§ **DATA SECTION**:
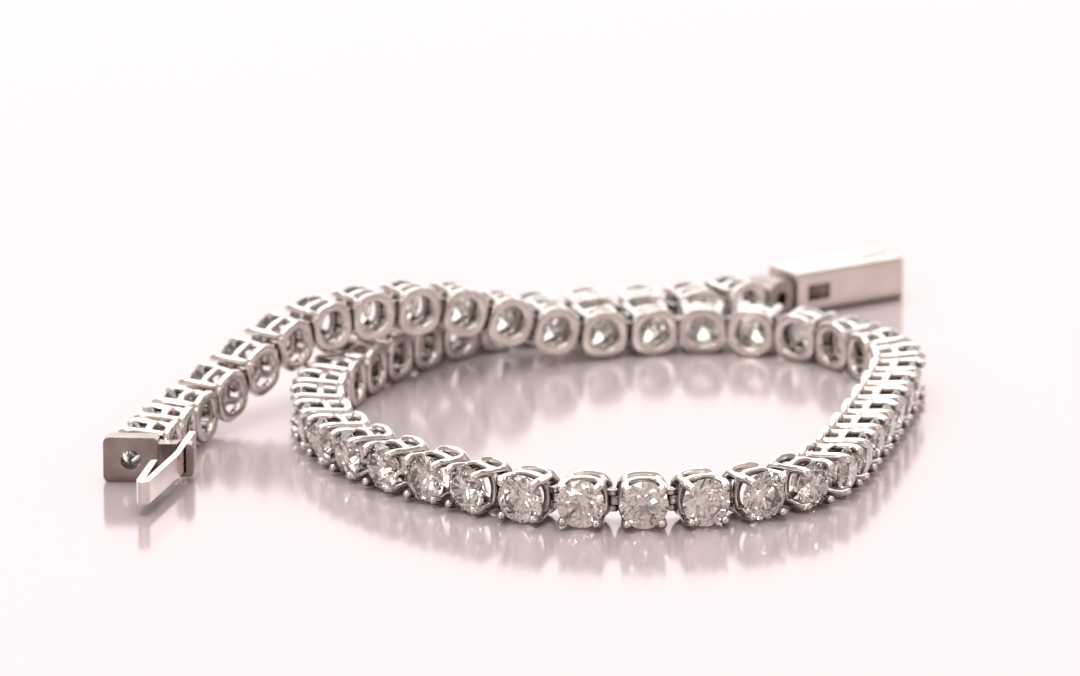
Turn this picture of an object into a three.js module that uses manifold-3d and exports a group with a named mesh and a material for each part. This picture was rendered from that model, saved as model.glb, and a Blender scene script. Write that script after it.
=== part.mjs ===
// A tennis bracelet lying unclasped on a flat surface: 52 four-prong settings with round stones,
// a plate with a folded spring tongue on one end and a hollow box that takes it on the other.
// The loop is open: the tongue's end of the strand climbs over the other one and comes down beside it.
// Millimetres, +Z up, the surface at z = 0, the origin under the middle of the laid bracelet.

import * as THREE from "three";
import { mergeVertices } from "three/addons/utils/BufferGeometryUtils.js";
import Module from "manifold-3d";

const wasm = await Module();
wasm.setup();

// ---- Driving dimensions -------------------------------------------------------------------------

// Every piece of the strand has the same frame: x runs along the strand towards the tongue, y points
// at the wrist and z points up, with y = 0 on the line through the hinges and z = 0 at mid height.
const pitch = 3.2; // hinge to hinge, along the strand
const strandHeight = 2.8; // across the settings, on edge
const wristFace = 1.15; // y of the face that lies on the wrist
const prongTip = -2; // y of the prongs' tips
const bodyThickness = 3.1; // plate and box, from the wrist side to the stone side
const bodyHeight = 2.6; // plate and box, on edge
const bodyCorner = 0.35;
const gap = 0.1; // between pieces that are hinged to each other

// The route in plan, from the box to the tongue: each row is a run of settings, and each setting
// of the row turns by that many degrees from the piece before it, anticlockwise seen from above.
const route = [
  { settings: 1, turn: -7 },
  { settings: 2, turn: -17 },
  { settings: 2, turn: 8 },
  { settings: 3, turn: 11 },
  { settings: 3, turn: 6 },
  { settings: 7, turn: 9.5 },
  { settings: 1, turn: -4 },
  { settings: 1, turn: 20 },
  { settings: 1, turn: 13 },
  { settings: 1, turn: 14 },
  { settings: 1, turn: 13 },
  { settings: 1, turn: 14 },
  { settings: 1, turn: 18 },
  { settings: 1, turn: 21 },
  { settings: 1, turn: 6 },
  { settings: 5, turn: 1 },
  { settings: 7, turn: 16.5 },
  { settings: 2, turn: 4.5 },
  { settings: 4, turn: 2.5 },
  { settings: 2, turn: 8.5 },
  { settings: 2, turn: 3 },
  { settings: 2, turn: 10 },
  { settings: 1, turn: 0 },
];
const boxHeading = 213; // the way the strand leaves the box
const endLinkTurn = 14;
const plateTurn = 9;
const plateShift = 0.5; // how far the plate hangs out of line, to the stones' side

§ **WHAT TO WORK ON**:
Write out the listing's lines exactly, from its first line through the line that contains "const gap = 0.1;", and stop there.

§ **COMPLETE RESPONSE**:
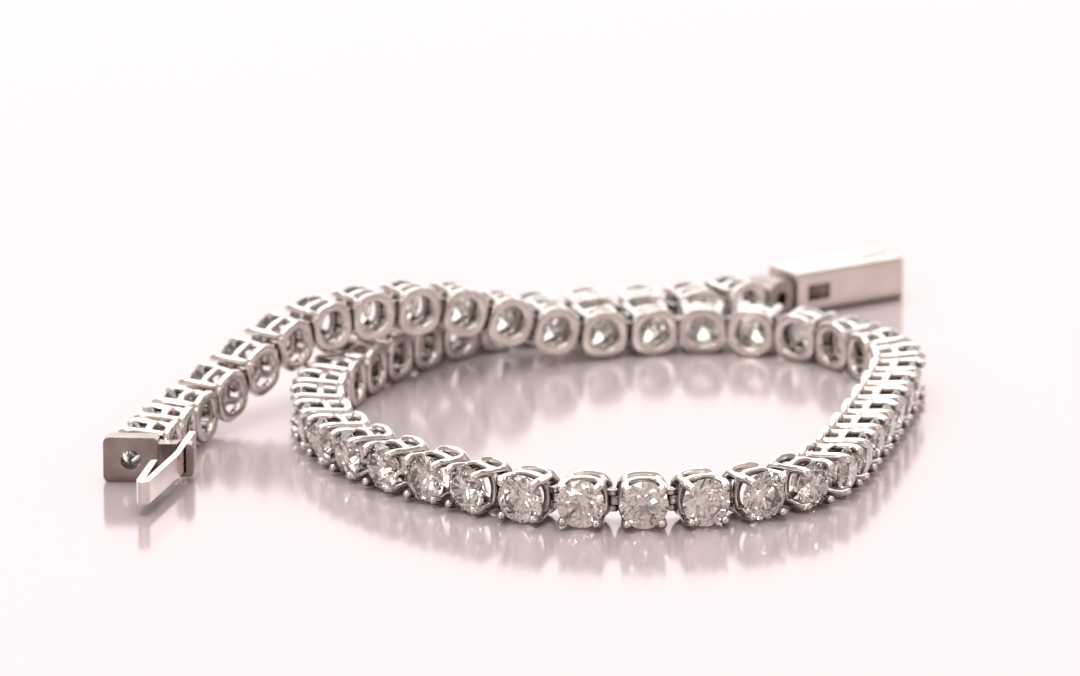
Turn this picture of an object into a three.js module that uses manifold-3d and exports a group with a named mesh and a material for each part. This picture was rendered from that model, saved as model.glb, and a Blender scene script. Write that script after it.
=== part.mjs ===
// A tennis bracelet lying unclasped on a flat surface: 52 four-prong settings with round stones,
// a plate with a folded spring tongue on one end and a hollow box that takes it on the other.
// The loop is open: the tongue's end of the strand climbs over the other one and comes down beside it.
// Millimetres, +Z up, the surface at z = 0, the origin under the middle of the laid bracelet.

import * as THREE from "three";
import { mergeVertices } from "three/addons/utils/BufferGeometryUtils.js";
import Module from "manifold-3d";

const wasm = await Module();
wasm.setup();

// ---- Driving dimensions -------------------------------------------------------------------------

// Every piece of the strand has the same frame: x runs along the strand towards the tongue, y points
// at the wrist and z points up, with y = 0 on the line through the hinges and z = 0 at mid height.
const pitch = 3.2; // hinge to hinge, along the strand
const strandHeight = 2.8; // across the settings, on edge
const wristFace = 1.15; // y of the face that lies on the wrist
const prongTip = -2; // y of the prongs' tips
const bodyThickness = 3.1; // plate and box, from the wrist side to the stone side
const bodyHeight = 2.6; // plate and box, on edge
const bodyCorner = 0.35;
const gap = 0.1; // between pieces that are hinged to each other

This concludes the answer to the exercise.